**Aim**
Identify the lines that contain the string "object" and report only how many there are.

**Supplied records**
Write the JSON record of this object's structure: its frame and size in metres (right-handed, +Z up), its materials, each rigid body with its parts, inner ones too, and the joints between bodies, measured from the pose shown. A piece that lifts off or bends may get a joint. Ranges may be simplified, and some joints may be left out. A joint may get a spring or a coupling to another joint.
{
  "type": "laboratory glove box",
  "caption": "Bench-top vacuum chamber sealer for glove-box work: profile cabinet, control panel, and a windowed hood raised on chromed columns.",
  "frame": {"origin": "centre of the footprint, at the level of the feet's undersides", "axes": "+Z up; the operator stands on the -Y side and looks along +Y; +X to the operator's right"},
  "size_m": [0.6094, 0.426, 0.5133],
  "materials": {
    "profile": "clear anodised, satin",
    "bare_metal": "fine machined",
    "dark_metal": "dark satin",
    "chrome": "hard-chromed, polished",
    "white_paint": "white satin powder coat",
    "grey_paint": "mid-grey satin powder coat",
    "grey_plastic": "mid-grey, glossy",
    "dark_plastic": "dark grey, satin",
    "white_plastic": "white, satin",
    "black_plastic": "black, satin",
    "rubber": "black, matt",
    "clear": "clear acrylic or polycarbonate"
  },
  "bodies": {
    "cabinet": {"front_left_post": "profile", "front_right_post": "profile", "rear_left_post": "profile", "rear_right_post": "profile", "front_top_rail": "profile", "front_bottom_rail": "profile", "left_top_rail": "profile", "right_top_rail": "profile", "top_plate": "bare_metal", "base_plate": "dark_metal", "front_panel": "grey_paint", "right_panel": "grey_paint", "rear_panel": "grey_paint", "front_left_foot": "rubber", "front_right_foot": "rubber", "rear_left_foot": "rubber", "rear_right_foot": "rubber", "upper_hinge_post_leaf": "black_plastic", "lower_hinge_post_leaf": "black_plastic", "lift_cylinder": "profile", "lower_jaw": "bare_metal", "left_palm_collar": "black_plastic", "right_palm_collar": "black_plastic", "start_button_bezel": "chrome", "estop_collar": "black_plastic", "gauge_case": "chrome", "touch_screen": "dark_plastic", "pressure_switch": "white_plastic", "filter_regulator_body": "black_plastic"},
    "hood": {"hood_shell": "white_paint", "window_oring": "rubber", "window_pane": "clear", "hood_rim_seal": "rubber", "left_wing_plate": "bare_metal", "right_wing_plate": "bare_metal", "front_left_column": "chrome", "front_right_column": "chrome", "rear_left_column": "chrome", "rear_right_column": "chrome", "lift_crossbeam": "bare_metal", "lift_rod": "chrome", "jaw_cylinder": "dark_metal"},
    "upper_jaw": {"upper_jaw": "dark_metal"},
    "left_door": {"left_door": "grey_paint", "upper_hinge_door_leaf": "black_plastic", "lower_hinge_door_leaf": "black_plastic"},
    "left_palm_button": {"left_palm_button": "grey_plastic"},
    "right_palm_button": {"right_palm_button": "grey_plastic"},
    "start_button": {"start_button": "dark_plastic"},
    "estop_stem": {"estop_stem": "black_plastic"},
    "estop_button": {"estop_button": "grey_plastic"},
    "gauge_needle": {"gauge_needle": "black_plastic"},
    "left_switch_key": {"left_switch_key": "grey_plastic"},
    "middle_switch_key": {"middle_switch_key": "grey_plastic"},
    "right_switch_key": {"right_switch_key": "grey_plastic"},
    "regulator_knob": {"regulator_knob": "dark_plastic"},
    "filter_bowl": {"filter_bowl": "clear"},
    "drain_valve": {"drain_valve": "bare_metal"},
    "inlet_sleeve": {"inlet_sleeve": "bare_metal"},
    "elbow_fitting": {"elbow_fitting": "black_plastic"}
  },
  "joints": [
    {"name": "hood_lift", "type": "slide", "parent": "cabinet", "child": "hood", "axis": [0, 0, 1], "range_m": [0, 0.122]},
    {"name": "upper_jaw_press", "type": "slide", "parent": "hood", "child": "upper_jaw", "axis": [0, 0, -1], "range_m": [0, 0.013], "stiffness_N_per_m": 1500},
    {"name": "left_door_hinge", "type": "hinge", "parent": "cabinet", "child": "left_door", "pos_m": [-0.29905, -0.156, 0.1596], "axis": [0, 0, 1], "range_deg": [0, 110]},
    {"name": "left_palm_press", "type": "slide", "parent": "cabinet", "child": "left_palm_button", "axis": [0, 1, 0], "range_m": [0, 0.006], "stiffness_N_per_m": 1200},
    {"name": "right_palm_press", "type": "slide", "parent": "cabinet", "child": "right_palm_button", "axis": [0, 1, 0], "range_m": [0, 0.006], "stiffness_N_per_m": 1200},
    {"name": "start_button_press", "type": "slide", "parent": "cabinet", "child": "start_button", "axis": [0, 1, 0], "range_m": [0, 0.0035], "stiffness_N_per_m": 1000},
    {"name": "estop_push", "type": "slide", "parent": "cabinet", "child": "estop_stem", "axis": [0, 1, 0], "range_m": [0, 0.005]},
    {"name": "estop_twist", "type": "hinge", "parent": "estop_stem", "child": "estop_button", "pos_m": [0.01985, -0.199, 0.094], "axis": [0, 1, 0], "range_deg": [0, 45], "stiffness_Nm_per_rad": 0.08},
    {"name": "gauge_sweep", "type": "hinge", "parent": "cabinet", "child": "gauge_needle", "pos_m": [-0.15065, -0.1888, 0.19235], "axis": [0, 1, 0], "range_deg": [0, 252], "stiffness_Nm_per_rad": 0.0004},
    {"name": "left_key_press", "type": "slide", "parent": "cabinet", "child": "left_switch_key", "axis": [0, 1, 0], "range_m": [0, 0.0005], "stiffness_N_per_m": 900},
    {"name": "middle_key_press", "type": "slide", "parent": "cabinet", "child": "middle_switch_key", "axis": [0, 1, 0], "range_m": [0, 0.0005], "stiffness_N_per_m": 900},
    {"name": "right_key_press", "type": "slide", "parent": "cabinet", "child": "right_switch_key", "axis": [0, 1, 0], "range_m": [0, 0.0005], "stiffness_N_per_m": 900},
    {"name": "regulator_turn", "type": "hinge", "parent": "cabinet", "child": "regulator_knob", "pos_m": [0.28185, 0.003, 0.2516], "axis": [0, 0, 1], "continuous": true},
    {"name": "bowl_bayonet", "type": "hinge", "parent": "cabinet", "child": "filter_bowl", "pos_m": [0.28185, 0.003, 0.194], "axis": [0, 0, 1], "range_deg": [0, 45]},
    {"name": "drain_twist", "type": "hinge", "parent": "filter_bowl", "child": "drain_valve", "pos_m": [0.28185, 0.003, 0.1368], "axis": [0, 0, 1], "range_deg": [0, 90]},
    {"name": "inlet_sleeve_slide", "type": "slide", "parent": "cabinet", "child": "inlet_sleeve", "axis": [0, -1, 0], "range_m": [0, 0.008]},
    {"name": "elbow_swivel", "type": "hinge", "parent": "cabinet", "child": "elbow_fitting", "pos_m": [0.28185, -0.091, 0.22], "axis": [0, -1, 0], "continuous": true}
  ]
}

--

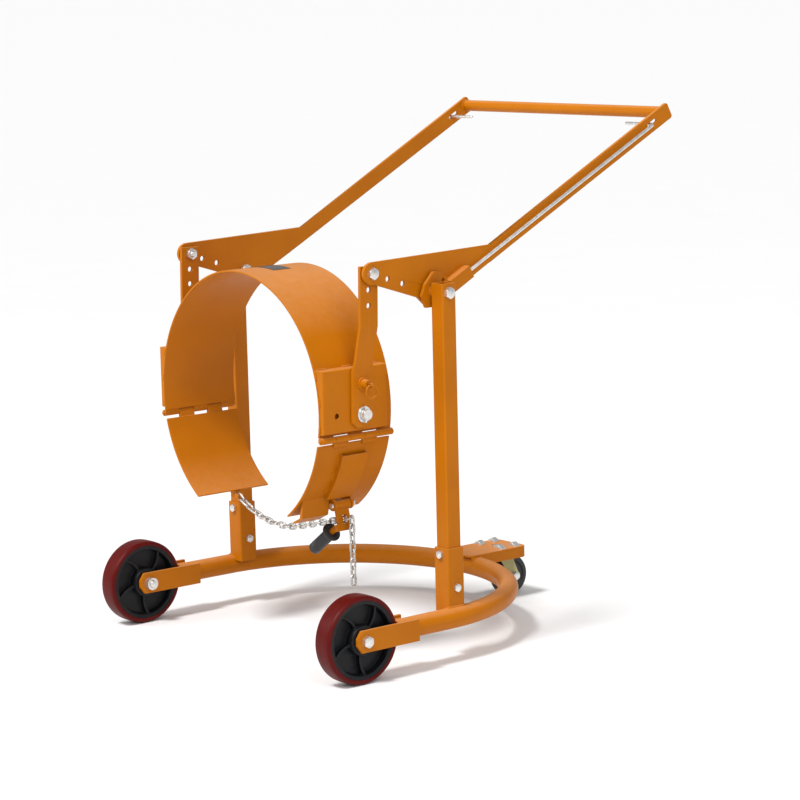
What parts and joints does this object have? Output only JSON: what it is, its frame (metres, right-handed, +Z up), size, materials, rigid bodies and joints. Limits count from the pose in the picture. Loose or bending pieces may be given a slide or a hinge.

==

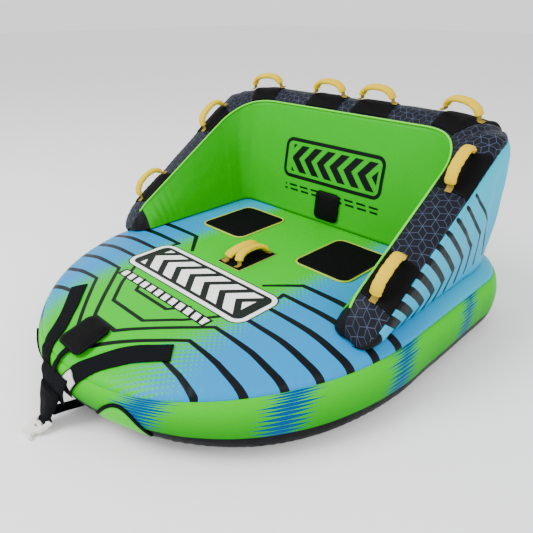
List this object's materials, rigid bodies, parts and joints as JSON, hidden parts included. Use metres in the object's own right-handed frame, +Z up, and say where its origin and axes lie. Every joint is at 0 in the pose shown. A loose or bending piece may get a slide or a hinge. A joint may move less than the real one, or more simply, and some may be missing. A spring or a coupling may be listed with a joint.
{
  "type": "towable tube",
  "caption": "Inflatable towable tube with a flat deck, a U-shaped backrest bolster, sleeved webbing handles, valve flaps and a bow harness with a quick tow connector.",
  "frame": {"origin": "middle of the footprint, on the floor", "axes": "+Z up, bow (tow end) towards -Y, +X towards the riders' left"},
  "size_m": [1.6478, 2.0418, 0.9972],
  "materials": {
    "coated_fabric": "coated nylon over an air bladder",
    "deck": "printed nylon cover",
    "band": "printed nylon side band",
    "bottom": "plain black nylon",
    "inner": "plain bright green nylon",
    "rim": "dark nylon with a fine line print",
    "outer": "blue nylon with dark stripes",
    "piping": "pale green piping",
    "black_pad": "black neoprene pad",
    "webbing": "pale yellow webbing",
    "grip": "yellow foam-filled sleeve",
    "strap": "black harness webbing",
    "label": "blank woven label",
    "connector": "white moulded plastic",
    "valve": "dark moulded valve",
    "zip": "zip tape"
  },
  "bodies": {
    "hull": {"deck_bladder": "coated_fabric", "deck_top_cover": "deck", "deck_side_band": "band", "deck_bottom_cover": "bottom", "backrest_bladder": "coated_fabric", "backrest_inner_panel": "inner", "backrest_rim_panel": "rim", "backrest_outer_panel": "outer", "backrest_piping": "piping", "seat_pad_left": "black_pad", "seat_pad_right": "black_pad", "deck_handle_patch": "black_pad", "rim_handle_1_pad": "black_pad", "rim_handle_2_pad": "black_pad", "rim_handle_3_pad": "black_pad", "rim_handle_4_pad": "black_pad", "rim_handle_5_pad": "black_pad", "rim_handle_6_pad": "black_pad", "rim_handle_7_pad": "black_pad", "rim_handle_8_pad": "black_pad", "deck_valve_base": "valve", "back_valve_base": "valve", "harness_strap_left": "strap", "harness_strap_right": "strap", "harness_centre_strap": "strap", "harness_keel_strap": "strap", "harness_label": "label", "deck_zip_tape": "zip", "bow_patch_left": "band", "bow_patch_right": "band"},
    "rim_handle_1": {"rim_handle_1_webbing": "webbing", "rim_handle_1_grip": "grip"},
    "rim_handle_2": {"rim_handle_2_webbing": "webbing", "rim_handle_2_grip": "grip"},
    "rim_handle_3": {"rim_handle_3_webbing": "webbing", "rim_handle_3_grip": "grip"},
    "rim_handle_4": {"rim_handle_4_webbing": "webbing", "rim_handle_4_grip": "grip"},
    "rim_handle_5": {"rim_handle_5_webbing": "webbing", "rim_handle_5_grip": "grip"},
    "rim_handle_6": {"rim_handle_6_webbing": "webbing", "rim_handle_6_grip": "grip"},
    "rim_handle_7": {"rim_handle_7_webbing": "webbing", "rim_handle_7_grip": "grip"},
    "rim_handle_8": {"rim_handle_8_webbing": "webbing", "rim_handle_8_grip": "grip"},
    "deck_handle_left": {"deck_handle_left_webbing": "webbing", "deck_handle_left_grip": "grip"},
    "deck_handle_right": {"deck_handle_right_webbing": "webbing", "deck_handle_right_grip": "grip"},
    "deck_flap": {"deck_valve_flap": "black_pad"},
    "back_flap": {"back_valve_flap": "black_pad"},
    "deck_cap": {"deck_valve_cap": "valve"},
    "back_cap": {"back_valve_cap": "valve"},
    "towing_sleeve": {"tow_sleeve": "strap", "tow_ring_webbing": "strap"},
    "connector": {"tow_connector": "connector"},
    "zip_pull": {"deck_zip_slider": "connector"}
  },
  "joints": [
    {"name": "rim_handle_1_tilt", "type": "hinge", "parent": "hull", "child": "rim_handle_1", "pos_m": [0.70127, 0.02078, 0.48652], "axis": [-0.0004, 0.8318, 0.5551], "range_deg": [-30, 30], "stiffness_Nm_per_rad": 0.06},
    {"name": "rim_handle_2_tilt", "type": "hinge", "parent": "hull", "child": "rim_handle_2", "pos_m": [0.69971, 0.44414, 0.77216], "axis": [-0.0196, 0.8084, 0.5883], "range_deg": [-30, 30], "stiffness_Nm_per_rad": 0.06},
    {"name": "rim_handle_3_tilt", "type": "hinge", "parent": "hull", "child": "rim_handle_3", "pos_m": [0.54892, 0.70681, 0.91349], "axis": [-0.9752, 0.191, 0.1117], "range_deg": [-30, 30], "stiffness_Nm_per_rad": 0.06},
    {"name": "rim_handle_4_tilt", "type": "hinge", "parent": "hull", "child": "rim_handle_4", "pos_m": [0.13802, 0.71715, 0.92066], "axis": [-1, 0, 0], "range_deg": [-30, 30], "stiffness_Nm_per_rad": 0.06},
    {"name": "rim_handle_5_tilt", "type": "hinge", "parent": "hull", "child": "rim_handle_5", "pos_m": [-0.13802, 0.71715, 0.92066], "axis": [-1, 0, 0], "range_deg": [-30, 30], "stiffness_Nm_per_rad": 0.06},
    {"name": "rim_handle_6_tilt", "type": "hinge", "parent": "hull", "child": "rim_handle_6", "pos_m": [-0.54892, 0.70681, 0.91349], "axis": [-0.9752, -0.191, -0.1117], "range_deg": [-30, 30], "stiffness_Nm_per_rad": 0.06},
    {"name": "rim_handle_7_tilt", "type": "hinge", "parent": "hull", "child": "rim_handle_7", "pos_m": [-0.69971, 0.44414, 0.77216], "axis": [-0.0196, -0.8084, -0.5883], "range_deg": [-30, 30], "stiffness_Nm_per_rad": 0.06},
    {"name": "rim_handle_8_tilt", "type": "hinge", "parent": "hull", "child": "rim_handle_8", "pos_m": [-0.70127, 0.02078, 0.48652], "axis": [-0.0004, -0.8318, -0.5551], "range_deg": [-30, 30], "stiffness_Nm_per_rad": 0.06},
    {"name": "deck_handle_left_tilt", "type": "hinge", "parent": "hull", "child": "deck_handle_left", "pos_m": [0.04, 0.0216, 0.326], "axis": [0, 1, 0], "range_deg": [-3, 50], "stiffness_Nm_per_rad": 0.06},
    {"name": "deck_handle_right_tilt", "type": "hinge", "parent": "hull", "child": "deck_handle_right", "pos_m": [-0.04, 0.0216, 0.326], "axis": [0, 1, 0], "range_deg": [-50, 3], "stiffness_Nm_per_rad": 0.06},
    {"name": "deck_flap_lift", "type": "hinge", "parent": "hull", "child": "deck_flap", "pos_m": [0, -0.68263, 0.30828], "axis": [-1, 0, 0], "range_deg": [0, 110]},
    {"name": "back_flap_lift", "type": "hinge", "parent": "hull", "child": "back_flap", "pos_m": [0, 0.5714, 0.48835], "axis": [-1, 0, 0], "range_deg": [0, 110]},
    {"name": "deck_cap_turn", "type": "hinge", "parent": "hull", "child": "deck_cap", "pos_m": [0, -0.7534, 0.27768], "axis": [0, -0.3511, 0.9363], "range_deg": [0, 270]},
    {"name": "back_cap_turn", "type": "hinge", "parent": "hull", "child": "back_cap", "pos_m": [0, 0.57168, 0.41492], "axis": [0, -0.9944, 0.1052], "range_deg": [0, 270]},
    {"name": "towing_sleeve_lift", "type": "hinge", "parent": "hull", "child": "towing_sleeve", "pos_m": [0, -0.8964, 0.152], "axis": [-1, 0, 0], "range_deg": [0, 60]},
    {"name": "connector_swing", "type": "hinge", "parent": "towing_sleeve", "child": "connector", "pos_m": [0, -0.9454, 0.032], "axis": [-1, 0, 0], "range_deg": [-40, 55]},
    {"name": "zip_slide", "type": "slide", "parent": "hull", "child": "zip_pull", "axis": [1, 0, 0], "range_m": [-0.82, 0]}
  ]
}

**Complete answer**
3